Despite an economic recession, in 2011-2012 Jill helped the church accommodate growth and prepare for the future by encouraging total congregational engagement in expanding our functional building space by one-third. Jill was elected as People's Church's Minister Emerita in 2015.
1997 - 1998
Oren (Pete) Peterson served as Interim Minister while the Search Committee continued its work to find a ministerial candidate. Pete organized and met with a Men's Discussion Group, protested a UUDOM rule which denied People's Church its vote when dues were not paid in full, and helped people laugh with jokes and stories. He taught an evening class on the Evolution of Unitarianism and Universalism. Pete had been a Navy pilot during WWII and generously took some church members flying during his tenure.
1995 - 1997
Fred Campbell, as Interim Minister, conducted an evening course: Four Faiths which was attended by more than 100 congregants. Its message: whether we speak in the language of humanists, naturalists, mystics or theists, we find similar answers to the important questions. He helped the members regain their confidence, plan for the future, and encouraged the building renovation project. The Search Committee had not yet presented a ministerial candidate to the congregation when Fred's tenure ended in 1997. Rev. Campbell retired in 1998.
1986 - 1995
Davidson Loehr attracted large congregations. He began to include children regularly in a portion of the Sunday morning service. A scholar and gifted writer and speaker, Davidson played an active role in debating community issues. People's Church Presents appeared weekly on Cable Access TV. In 1991-92 the church began holding two Sunday morning services. Adult education classes were popular, as were discussions, open to the public, of televised presentations on religious topics. Congregational dissension resulted in the resignation of Dr. Loehr in 1995 and the departure of several members who formed the UU Community Church.
1985 - 1986
Brooks Walker served People's Church as Interim Minister while the Ministerial Search Committee acted. Brooks worked with the Board and Committee Chairs to help them through the transition. He entertained children and adults alike with his autoharp. He died in the fall of 1986.
Minister Emeritus, 1957 - 1985
During the ministry of Roger E. Greeley the number of members doubled from 152 to 310 by 1970. A new Sunday School building was constructed south of the Park and Lovell Street church in 1962. In 1967, 253 children from 110 families were registered in the 13 classes of the ChurchSchool. Popular Memorial Day weekend campouts were held for several years. Sixty-plus met daily in the church basement rooms at Park and Lovell and attracted large groups from 1959-68 when the old building was sold and torn down. Roger and David Curl developed audio-visual complements to the Sunday Services.

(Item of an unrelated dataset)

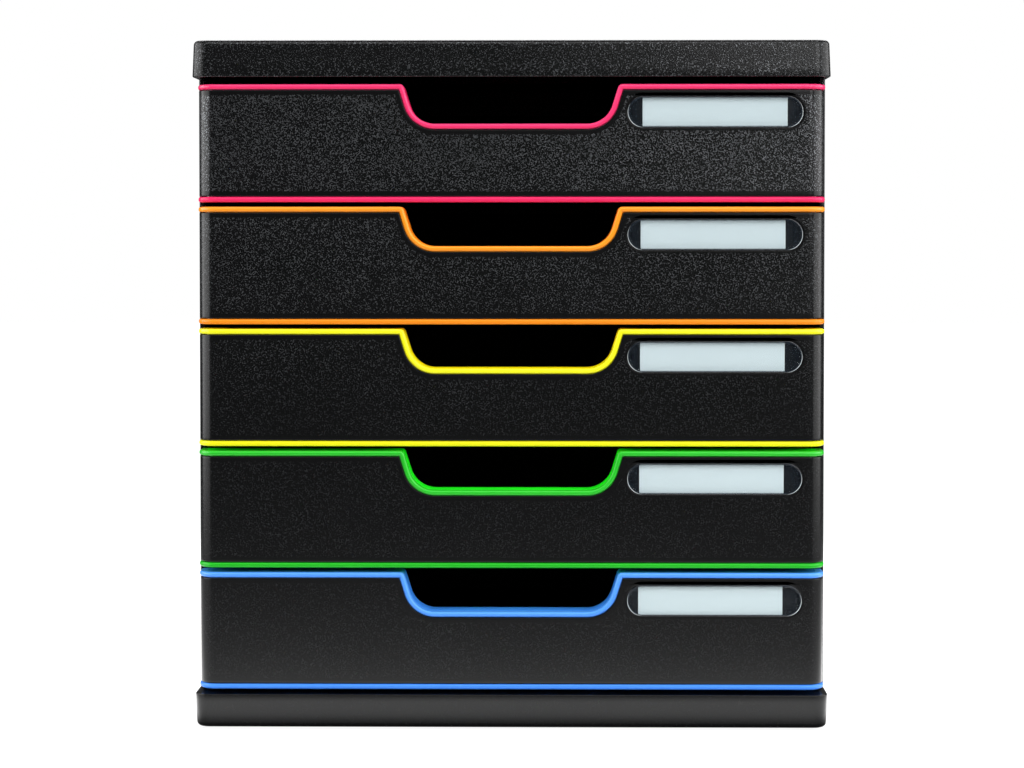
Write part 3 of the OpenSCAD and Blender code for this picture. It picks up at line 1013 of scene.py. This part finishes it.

Roger often spoke at colleges, and he created a Robert G. Ingersoll dramatic program which he presented at many places around the U.S. In 1975-76, Mr. Greeley took a sabbatical and in 1982-83 a partial sabbaical producing three books during those leaves. In the spring of 1982, the church celebrated Roger and Kay's 25th anniversary with People's Church. Roger resigned in 1985 to become Associate Dean of the Humanist Institute. He is minister emeritus of People's Church.
1934 - 1956
Edwin C. Palmer and Mrs. Palmer (Margaretta) brought new life to the church, which showed gradual growth during their twenty-two year stay. There were monthly church suppers, regular work parties during which extensive repairs, renovation, and decorating were carried out by the church members. A Student Round Table met every Sunday night. Mr. Palmer was president of the Kalamazoo Council of Social Agencies, represented the Ministerial Alliance on the Central Trades Labor Council, served on the city recreation council, conducted discussion at Meadville Theological Seminary, and led assemblies at Lake Geneva.
He began to set the type and print the Sunday programs in 1943. Community groups were allowed to hold meetings in the building rent-free. In 1956 the 100th anniversary of the church was celebrated; there were 112 children from 51 families enrolled in seven classes in Sunday School with a paid Religious Education Director. A land purchase fund was established, and Mr. Palmer spoke of retirement. He died suddenly December 26 of that year.
1927 - 1932
William H. Gysan began serving People's Church in 1927 after Dr. MacCarthy left. There were 85 people at the 1928 Annual Meeting, and the membership was reported to be 154. One hundred people came to the Annual Meeting in 1929 and the optimism was high. Political actions were taken: supporting the Kellogg-Briand Peace Pact; protesting capital punishment; urging the U.S. to join the World Court; publishing a Peace Sermon and sending it to legislators in Washington. There were Sunday evening forums and a Wednesday evening "People's College" with 70 people enrolled. In 1932, there were 167 members. Mr. Gysan resigned in February of that year to become a minister of a student group in Greater Boston.
Theodore Lapp served as minister from 1932-34, but spent only weekends in Kalamazoo (1933-34) while attending classes in Ann Arbor. Average Sunday morning attendance sank to 25 and only 8 children attended Sunday School. There was no canvass for funds because of the depression.